Tools for generating SPDs for LP4x memory on TGL and JSL
A set of new tools gen_spd.go
and gen_part_id.go
are added to automate the process of generating SPDs for LP4x memory and assigning hardware strap IDs for memory parts used on TGL and JSL based boards. The SPD data obtained from memory part vendors has to be massaged to format it correctly as per JEDEC and Intel MRC expectations. These tools take a list of memory parts describing their physical attributes as per their datasheet and convert those attributes into SPD files for the platforms. More details about the tools are added in README.md.
New version of SMM loader
A new version of the SMM loader which accommodates platforms with over 32 CPU threads. The existing version of SMM loader uses a 64K code/data segment and only a limited number of CPU threads can fit into one segment (because of save state, STM, other features, etc). This loader extends beyond the 64K segment to accommodate additional CPUs and in theory allows as many CPU threads as possible limited only by SMRAM space and not by 64K. By default this loader version is disabled. Please see cpu/x86/Kconfig for more info.
Address Sanitizer
coreboot now has an in-built Address Sanitizer, a runtime memory debugger designed to find out-of-bounds access and use-after-scope bugs. It is made available on all x86 platforms in ramstage and on QEMU i440fx, Intel Apollo Lake, and Haswell in romstage. Further, it can be enabled in romstage on other x86 platforms as well. Refer ASan documentation for more info.
Initial support for x86_64
The x86_64 code support has been revived and enabled for QEMU. While it started as PoC and the only supported platform is an emulator, there’s interest in enabling additional platforms.
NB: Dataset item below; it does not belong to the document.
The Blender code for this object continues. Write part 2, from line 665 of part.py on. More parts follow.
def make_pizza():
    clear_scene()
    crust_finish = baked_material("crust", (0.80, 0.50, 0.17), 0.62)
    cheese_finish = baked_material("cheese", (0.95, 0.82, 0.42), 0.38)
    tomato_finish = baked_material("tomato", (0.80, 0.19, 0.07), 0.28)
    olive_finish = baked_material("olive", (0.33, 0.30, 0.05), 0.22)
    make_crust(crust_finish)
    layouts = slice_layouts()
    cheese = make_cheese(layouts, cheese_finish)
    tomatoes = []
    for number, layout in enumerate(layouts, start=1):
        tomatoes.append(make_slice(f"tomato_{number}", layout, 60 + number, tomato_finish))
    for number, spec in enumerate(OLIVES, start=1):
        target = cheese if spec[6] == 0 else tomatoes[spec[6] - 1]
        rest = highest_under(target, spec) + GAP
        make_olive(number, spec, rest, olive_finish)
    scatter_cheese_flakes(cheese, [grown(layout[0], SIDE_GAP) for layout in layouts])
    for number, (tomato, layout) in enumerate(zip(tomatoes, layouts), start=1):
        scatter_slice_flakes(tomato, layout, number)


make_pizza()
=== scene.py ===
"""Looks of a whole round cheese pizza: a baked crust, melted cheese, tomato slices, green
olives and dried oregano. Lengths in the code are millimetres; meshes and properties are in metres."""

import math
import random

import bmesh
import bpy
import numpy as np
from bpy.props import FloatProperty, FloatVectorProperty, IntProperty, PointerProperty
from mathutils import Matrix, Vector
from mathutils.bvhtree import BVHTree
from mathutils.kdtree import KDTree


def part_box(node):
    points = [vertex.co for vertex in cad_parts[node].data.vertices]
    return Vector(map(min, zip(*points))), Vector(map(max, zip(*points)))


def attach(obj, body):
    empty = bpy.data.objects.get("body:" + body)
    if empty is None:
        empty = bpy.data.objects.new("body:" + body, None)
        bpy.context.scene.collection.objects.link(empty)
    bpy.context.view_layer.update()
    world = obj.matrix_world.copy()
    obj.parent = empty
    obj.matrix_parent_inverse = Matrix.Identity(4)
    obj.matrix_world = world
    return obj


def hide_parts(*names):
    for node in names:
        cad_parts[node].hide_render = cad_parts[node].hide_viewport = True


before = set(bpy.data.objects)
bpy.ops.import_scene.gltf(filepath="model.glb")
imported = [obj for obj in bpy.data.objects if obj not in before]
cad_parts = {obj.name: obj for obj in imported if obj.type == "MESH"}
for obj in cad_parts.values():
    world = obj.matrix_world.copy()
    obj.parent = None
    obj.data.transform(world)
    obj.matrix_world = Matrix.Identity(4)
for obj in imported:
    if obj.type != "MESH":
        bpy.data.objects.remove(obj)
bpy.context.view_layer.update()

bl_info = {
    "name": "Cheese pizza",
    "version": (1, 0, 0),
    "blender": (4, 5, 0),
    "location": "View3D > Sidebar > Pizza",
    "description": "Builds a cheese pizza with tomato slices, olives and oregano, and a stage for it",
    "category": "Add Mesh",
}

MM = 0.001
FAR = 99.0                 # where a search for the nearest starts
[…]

It would allow to access more than 4GiB of memory at runtime and possibly brings optimised code for faster execution times. It still needs changes in assembly, fixed integer to pointer conversions in C, wrappers for blobs, support for running Option ROMs, among other things.
Preparations to minimize enabling PCI bus mastering
For security reasons, bus mastering should be enabled as late as possible. In coreboot, it’s usually not necessary and payloads should only enable it for devices they use. Since not all payloads enable bus mastering properly yet, some Kconfig options were added as an intermediate step to give some sort of “backwards compatibility”, which allow enabling or disabling bus mastering by groups.
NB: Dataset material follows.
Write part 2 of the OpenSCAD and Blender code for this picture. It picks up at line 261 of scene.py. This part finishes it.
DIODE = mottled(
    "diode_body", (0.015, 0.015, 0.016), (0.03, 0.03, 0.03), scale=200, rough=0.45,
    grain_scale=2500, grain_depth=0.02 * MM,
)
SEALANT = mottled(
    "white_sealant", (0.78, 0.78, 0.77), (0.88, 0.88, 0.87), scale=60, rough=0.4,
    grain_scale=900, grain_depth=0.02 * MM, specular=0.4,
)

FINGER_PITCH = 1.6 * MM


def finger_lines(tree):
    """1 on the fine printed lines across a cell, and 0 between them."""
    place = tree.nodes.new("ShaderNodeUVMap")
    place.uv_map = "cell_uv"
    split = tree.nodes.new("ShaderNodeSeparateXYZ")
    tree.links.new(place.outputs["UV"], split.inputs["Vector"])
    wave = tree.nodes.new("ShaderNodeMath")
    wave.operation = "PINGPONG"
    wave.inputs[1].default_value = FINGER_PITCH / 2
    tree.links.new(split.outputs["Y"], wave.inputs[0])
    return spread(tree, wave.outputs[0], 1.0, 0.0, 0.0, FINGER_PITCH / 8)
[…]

Currently available groups are:
- PCI bridges
- Any devices
For now, “Any devices” is enabled by default to keep the traditional behaviour, which also includes all other options. This is currently necessary, for instance, for libpayload-based payloads as the drivers don’t enable bus mastering for PCI bridges.
Exceptional cases, that may still need early bus master enabling in the future, should get their own per-reason Kconfig option. Ideally before the next release.
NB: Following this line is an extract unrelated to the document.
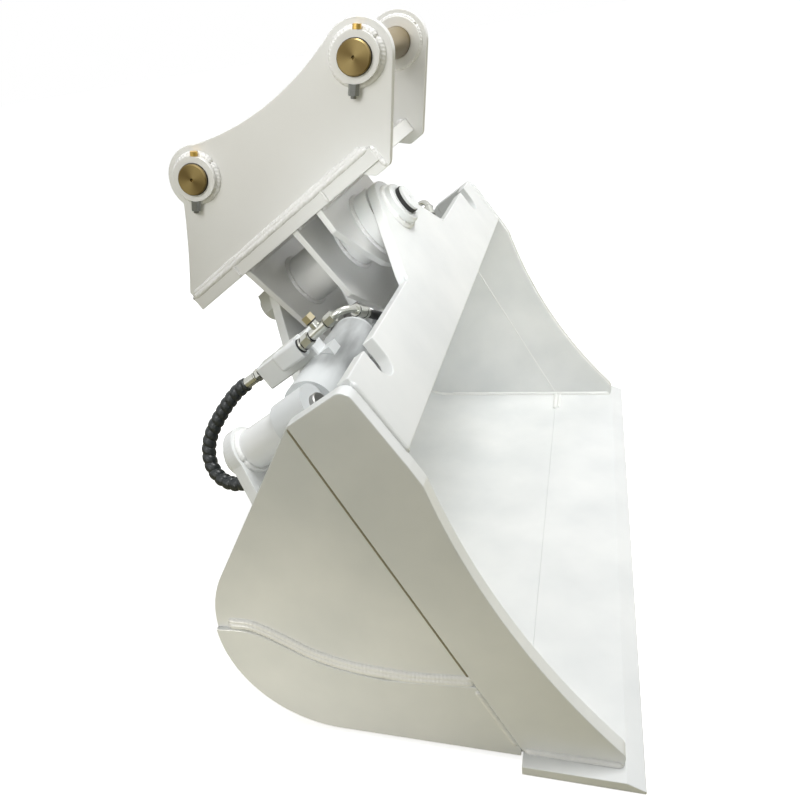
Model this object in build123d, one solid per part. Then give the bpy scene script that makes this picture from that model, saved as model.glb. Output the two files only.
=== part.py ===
from build123d import *
from math import atan2, cos, degrees, hypot, pi, radians, sin, sqrt, tan
import os

os.makedirs("parts", exist_ok=True)

# Hydraulic tilting bucket for a 14 to 17 t excavator. Millimetres, X across the bucket, -Y the open
# mouth, +Z up. Pieces near the tilt axis are drawn in the tilt frame: X across, Y square to the axis
# (level), Z along the axis towards the mouth (station).

# bucket body
bucketWidth = 1600.0      # over the side cutters
sideThick = 25.0
cutterProud = 10.0        # side cutter and heel plate stand this far out from the side plate
lipOverhang = 35.0
lipTip = -470.0
lipRear = -259.0
lipThick = 20.0
lipBevel = 32.0
lipNose = 6.0
shellThick = 12.0
heelCentre = 98.0         # Y of the heel radius
heelRadius = 238.0
backLean = 30.0           # degrees from upright
footFront = -438.0        # front foot of the side cutter
footHeight = 46.0
edgeStart = (-118.0, 600.0)
edgeSag = 35.0            # hollow of the cutter's front edge
footRadius = 24.0

# tilt frame
axisSlope = 33.0          # degrees, rising towards the mouth
axisY, axisZ = 33.0, 903.0
sideLevel = -124.0        # top edge of the side plates
deckLevel = -271.0        # upper face of the deck sheet
deckBend = 40.0

# front and rear plates
plateThick = 25.0
frontFace = -37.0
rearFace = -380.0
towerRadius = 78.0
rearTowerRadius = 90.0
towerFoot = 236.0         # half width where the front tower meets the shoulder
shoulderLevel = -121.0
towerStep = 16.0
slotWidth = 62.0
slotDepth = 70.0
bossRadius = 53.0
frontBoss = 25.0
rearBoss = 28.0

# tilt pin and hub
tiltPinRadius = 35.0
capRadius = 33.0
capThick = 6.0
sealThick = 10.0
nutLength = 34.0
nutAcross = 92.0
pinTail = 14.0
hubRadius = 66.0
housingRadius = 82.0
bushWall = 7.5
bushLength = 70.0
washerThick = 3.0

# hanger
earGap = 362.0
earThick = 25.0
baseThick = 34.0
baseUnder = 113.0
baseFront, baseRear = 61.0, -510.0
baseProud = 6.0
armPin = (151.0, 297.0)   # station, level
linkPin = (-294.0, 350.0)
earRound = 73.0
earPinRadius = 35.0
earBossRadius = 50.0
earBossProud = 20.0
collarRadius = 58.0
collarThick = 8.0
pinProud = 10.0
ribThick = 15.0
frontRibFace, middleRibFace, rearRibFace = -109.0, -184.0, -343.0
ribTop = 207.0
boltRadius = 6.0
boltAngle = 47.0
nutAcrossFlats = 20.0
nutHeight = 11.0

# tilt cylinders
cylinderLevel = -163.0
cylinderStation = -235.0
anchorInset = 175.0       # cylinder anchor from the outside of the bucket
anchorX = bucketWidth / 2 - anchorInset
rodPinX = 60.0
boreRadius = 45.0
barrelWall = 9.0
rodRadius = 25.0
eyeRadius = 50.0
eyeWidth = 80.0
rodEyeRadius = 42.0
rodEyeWidth = 60.0
anchorPinRadius = 25.0
rodPinRadius = 22.5
tiltRange = 45.0
pistonLength = 50.0
endClearance = 12.0
glandLength = 24.0
glandCollar = 12.0
anchorTubeRadius = 42.0
anchorCollar = 15.0
portBossInset = 139.0
blockInset, blockWide = 179.0, 54.0
blockRear, blockFront = -362.0, -217.0
blockFoot, blockTop = 49.0, 106.0
portProud, portRise, portFace = 16.0, 91.0, -229.0
lugRadius = 42.0

# hoses and fittings
hoseRadius = 9.5
guardRadius = 16.5
ferruleRadius = 12.5
pipeRadius = 8.0
hoseUnit = 1.0            # scale of the hose routes
crimpLength, neckLength = 38.0, 12.0
teeNut, teeBody, teeRise = 26.0, 23.0, 5.0
teeRuns = (9.0, 22.0, 6.0, 40.0, 4.0, 20.0)
teeBranch, plugLength = 24.0, 15.0
pipeRun = 30.0

# running clearances
pinFit = 0.05
sideFit = 0.5
boreFit = 0.05

tiltFrame = Plane(origin=(0, axisY, axisZ), x_dir=(1, 0, 0),
                  z_dir=(0, -cos(radians(axisSlope)), sin(radians(axisSlope))))


def fromTilt(x, level, station):
    return tiltFrame.from_local_coords(Vector(x, level, station))


# The origin is under the middle of the outer box: lip tip to the rear corner of the hanger.
earRearLevel = baseUnder + baseThick + 19.0
rearMost = fromTilt(0, earRearLevel, baseRear).Y
middle = Pos(0, -(lipTip + rearMost) / 2, 0)
tiltPlace = middle * tiltFrame.location


def save(name, shape):
    shape.label = name
    export_step(shape, f"parts/{name}.step")
    print(f"{name:26s} {shape.volume / 1000:10.1f} cm3  valid {shape.is_valid}")


def saveTilt(name, shape):
    save(name, tiltPlace * shape)


def saveBucket(name, shape):
    save(name, middle * shape)


def disc(radius, x, level, near, far, bore=0.0):
    """Round piece along the tilt axis between two stations."""
    low, high = sorted((near, far))
    ring = Circle(radius) - Circle(bore) if bore else Circle(radius)
    return extrude(Plane((x, level, low)) * ring, high - low)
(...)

Early runtime configurability of the console log level
Traditionally, we didn’t allow the log level of the romstage
console to be changed at runtime (e.g. via get_option()
). It turned out that the technical constraints for this (no global variables in romstage
) vanished long ago, though. The new behaviour is to query get_option()
now from the second stage that uses the console on. In other words, if the bootblock
already enables the console, the romstage
log level can be changed via get_option()
. Keeping the log level of the first console static ensures that we can see console output even if there’s a bug in the more involved code to query options.
Resource allocator v4
A new revision of resource allocator v4 is now added to coreboot that supports mutiple ranges for allocating resources. Unlike the previous allocator (v3), it does not use the topmost available window for allocation. Instead, it uses the first window within the address space that is available and satisfies the resource request. This allows utilization of the entire available address space and also allows allocation above the 4G boundary. The old resource allocator v3 is still retained for some AMD platforms that do not conform to the requirements of the allocator.
Deprecations
PCI bus master configuration options
In order to minimize the usage of PCI bus mastering, the options we introduced in this release will be dropped in a future release again. For more details, please see Preparations to minimize enabling PCI bus mastering.
Resource allocator v3
Resource allocator v3 is retained in coreboot tree because the following platforms do not conform to the requirements of the resource allocation i.e. not all the fixed resources of the platform are provided during the read_resources()
operation:
- northbridge/amd/pi/00630F01
- northbridge/amd/pi/00730F01
- northbridge/amd/pi/00660F01
- northbridge/amd/agesa/family14
- northbridge/amd/agesa/family15tn
- northbridge/amd/agesa/family16kb
In order to have a single unified allocator in coreboot, this notice is being added to ensure that the platforms listed above are fixed before the next release. If there is interest in maintaining support for these platforms beyond the next release, please ensure that the platforms are fixed to conform to the expectations of resource allocation.